HYDRA: Hybrid Data Multiplexing and Run-time Layer Configurable DNN Accelerator
Sonu Kumar, Komal Gupta, Gopal Raut, Mukul Lokhande, Santosh Kumar Vishvakarma
TL;DR
HYDRA addresses edge DNN deployment challenges by introducing a layer-multiplexed accelerator that reuses the same hardware to execute networks of varying depth. It couples a $1$-D array of FMA units with a runtime layer-configurable design and a single activation function accessed via a parallel-in-serial-out path (PISO), enabling $L$-layer networks with reduced area and power. Experimental results show reductions of over 90% in power and resource usage relative to state-of-the-art designs, achieving $35.21$ TOPS/W at 100 MHz for a $64:32:32:10$ network.
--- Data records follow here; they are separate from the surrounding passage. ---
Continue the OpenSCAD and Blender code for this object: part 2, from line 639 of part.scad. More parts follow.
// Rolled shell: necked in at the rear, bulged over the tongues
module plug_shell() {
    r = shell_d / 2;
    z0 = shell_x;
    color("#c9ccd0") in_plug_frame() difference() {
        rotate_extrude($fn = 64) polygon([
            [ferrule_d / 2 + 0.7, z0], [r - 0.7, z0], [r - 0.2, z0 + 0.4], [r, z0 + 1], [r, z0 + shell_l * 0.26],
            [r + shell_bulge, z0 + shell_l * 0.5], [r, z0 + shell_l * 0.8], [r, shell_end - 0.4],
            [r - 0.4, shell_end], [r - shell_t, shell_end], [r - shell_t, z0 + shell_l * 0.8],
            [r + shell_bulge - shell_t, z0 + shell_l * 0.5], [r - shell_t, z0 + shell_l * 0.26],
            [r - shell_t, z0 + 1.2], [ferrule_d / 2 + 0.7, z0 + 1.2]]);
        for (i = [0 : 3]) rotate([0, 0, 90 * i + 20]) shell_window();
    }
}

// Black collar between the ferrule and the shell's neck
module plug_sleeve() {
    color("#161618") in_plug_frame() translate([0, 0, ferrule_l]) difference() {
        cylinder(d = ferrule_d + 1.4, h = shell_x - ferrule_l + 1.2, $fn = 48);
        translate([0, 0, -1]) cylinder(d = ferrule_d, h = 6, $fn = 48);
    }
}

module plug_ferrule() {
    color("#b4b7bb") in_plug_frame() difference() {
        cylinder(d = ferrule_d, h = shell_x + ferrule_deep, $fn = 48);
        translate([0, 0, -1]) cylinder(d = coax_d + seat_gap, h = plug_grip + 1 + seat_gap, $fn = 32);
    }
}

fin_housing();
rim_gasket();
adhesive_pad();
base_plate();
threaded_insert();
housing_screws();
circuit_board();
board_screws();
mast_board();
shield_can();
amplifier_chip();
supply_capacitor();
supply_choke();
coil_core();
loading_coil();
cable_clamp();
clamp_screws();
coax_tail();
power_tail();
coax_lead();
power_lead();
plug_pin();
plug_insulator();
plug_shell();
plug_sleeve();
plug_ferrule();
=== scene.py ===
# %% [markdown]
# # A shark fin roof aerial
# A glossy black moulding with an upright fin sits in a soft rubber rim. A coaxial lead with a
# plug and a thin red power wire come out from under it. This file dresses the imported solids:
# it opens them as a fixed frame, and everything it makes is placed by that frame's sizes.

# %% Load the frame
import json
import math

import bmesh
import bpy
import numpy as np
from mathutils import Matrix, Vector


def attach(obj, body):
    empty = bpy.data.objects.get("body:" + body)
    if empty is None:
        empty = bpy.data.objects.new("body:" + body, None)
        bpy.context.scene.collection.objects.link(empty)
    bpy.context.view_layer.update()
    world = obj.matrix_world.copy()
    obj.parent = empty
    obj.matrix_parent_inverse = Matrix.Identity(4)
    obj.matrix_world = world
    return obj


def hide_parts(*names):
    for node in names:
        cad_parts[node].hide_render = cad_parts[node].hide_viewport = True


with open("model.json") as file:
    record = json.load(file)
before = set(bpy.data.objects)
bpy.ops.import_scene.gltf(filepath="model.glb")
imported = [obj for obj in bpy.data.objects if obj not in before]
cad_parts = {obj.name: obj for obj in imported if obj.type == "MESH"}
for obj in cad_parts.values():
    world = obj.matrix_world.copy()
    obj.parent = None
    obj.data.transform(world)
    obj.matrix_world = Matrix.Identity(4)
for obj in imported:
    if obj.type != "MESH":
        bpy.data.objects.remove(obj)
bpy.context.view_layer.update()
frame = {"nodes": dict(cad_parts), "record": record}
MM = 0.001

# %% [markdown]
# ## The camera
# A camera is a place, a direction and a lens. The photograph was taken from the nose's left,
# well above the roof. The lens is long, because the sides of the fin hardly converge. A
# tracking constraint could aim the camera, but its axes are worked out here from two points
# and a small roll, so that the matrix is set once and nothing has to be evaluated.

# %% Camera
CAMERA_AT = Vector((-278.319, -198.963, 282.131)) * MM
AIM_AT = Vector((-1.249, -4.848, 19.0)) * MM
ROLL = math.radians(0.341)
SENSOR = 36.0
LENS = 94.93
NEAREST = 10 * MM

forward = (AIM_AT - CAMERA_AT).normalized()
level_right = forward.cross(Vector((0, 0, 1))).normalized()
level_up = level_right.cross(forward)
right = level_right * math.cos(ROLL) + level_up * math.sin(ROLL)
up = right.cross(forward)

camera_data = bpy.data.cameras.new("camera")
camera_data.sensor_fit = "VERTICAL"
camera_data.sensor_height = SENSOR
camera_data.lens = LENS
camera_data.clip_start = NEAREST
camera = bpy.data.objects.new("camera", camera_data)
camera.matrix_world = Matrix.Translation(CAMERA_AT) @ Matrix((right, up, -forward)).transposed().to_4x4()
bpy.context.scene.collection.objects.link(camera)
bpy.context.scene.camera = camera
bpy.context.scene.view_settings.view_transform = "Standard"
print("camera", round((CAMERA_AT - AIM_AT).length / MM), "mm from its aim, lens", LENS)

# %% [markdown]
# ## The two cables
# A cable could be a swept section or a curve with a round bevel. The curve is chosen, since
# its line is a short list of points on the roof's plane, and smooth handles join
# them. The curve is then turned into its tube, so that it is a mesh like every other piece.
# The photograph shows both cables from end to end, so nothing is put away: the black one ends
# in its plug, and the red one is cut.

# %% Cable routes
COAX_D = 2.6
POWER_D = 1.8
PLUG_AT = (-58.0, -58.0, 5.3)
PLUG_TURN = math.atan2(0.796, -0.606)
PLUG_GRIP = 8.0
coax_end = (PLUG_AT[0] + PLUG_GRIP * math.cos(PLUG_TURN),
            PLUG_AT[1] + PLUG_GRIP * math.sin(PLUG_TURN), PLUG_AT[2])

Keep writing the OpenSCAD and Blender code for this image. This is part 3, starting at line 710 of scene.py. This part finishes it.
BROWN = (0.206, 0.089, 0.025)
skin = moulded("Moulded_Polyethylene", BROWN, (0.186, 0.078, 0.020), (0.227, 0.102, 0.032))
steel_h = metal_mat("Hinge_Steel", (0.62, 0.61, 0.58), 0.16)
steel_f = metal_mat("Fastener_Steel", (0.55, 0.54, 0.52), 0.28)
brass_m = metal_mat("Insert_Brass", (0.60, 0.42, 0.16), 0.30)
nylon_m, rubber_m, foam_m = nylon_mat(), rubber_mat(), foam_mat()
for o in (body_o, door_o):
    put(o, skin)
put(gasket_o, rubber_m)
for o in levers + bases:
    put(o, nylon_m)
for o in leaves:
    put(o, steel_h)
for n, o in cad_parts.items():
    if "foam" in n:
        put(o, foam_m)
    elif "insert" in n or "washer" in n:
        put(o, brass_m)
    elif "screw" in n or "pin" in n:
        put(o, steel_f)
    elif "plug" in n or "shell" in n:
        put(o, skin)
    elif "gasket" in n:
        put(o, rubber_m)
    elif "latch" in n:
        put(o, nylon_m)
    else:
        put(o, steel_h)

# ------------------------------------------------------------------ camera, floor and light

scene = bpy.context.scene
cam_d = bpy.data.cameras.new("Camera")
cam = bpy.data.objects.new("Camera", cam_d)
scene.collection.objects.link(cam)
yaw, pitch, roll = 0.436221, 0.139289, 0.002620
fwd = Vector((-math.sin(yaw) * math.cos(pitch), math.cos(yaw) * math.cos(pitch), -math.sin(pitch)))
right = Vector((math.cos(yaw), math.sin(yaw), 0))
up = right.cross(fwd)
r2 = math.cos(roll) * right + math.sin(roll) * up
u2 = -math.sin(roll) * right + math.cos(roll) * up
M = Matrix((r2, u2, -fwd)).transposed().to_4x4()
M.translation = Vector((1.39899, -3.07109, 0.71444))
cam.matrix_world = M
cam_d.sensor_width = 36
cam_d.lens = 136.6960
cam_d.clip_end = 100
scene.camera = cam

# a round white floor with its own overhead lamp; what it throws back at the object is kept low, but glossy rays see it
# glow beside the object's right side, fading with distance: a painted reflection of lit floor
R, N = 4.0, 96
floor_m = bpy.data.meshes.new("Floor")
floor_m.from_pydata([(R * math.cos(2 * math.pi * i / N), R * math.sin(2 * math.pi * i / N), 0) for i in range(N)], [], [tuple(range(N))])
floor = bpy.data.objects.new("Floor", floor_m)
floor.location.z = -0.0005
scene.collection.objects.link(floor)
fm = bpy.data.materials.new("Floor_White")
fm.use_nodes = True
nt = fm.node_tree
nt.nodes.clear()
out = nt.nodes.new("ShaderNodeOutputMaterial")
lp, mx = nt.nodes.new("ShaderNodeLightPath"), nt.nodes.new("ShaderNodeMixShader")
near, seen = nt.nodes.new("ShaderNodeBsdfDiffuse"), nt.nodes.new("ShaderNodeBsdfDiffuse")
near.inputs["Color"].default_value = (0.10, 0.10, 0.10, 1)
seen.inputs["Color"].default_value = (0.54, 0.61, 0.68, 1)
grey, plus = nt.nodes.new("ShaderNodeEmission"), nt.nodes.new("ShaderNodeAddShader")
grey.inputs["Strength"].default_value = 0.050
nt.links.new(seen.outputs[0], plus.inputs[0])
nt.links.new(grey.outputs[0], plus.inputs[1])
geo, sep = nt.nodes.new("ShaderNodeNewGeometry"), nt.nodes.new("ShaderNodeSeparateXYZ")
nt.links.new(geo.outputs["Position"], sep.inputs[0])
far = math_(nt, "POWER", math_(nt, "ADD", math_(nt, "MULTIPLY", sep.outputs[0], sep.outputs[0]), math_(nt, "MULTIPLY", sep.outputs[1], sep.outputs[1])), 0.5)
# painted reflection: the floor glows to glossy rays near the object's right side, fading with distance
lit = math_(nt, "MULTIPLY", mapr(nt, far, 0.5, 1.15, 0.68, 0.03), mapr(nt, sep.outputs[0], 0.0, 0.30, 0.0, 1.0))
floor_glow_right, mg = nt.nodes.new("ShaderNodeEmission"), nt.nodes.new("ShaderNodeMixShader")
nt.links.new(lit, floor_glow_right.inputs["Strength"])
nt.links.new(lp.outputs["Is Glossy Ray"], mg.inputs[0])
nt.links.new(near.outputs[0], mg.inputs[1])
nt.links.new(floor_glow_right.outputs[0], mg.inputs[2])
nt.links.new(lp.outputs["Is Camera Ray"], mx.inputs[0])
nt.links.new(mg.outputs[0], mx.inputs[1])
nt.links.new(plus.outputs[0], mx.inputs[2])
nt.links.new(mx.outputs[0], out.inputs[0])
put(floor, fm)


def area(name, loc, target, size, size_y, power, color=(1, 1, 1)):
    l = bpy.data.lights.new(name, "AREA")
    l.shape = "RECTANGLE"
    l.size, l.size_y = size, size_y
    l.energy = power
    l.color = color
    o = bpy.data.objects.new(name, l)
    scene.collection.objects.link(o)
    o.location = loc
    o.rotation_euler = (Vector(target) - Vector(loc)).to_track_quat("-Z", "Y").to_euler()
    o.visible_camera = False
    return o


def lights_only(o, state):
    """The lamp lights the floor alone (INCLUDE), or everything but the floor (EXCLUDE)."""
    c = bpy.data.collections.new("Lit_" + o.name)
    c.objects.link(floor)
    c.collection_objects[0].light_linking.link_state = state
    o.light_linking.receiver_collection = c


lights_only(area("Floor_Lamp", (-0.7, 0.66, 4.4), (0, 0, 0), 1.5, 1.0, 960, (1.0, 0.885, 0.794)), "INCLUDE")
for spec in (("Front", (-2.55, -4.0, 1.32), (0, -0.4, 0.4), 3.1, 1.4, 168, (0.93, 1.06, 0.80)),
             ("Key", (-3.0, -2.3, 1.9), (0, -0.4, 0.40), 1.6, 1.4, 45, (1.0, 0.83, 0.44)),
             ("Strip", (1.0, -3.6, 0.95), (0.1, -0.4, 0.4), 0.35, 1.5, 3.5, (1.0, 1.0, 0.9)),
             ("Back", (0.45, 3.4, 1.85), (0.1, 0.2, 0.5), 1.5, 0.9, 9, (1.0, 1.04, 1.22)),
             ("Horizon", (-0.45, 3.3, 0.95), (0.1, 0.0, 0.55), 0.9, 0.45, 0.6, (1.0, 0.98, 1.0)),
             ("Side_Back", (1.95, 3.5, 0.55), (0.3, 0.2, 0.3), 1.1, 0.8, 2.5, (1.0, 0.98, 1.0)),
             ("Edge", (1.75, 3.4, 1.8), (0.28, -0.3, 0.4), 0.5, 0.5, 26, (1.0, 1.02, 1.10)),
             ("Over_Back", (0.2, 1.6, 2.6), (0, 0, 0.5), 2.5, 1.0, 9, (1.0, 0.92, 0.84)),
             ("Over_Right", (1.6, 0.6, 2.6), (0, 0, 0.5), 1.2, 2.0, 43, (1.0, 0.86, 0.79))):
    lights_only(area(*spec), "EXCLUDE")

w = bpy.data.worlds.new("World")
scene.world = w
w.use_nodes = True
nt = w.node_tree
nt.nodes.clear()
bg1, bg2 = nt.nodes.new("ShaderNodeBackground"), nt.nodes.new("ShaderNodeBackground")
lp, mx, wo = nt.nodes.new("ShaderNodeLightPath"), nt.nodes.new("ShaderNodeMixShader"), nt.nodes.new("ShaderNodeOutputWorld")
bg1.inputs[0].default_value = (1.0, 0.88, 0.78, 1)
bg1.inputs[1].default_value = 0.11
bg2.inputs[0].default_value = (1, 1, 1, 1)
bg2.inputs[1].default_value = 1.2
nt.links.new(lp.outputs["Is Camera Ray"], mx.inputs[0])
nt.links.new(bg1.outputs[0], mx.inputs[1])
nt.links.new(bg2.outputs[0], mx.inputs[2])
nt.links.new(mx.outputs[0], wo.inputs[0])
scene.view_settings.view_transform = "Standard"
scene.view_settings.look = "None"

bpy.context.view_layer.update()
The work demonstrates practical edge deployment potential for DNNs with scalable hardware reuse and configurability, enabling efficient MNIST/CIFAR-10 style workloads.
Abstract
Deep neural networks (DNNs) offer plenty of challenges in executing efficient computation at edge nodes, primarily due to the huge hardware resource demands. The article proposes HYDRA, hybrid data multiplexing, and runtime layer configurable DNN accelerators to overcome the drawbacks. The work proposes a layer-multiplexed approach, which further reuses a single activation function within the execution of a single layer with improved Fused-Multiply-Accumulate (FMA). The proposed approach works in iterative mode to reuse the same hardware and execute different layers in a configurable fashion. The proposed architectures achieve reductions over 90% of power consumption and resource utilization improvements of state-of-the-art works, with 35.21 TOPSW. The proposed architecture reduces the area overhead (N-1) times required in bandwidth, AF and layer architecture. This work shows HYDRA architecture supports optimal DNN computations while improving performance on resource-constrained edge devices.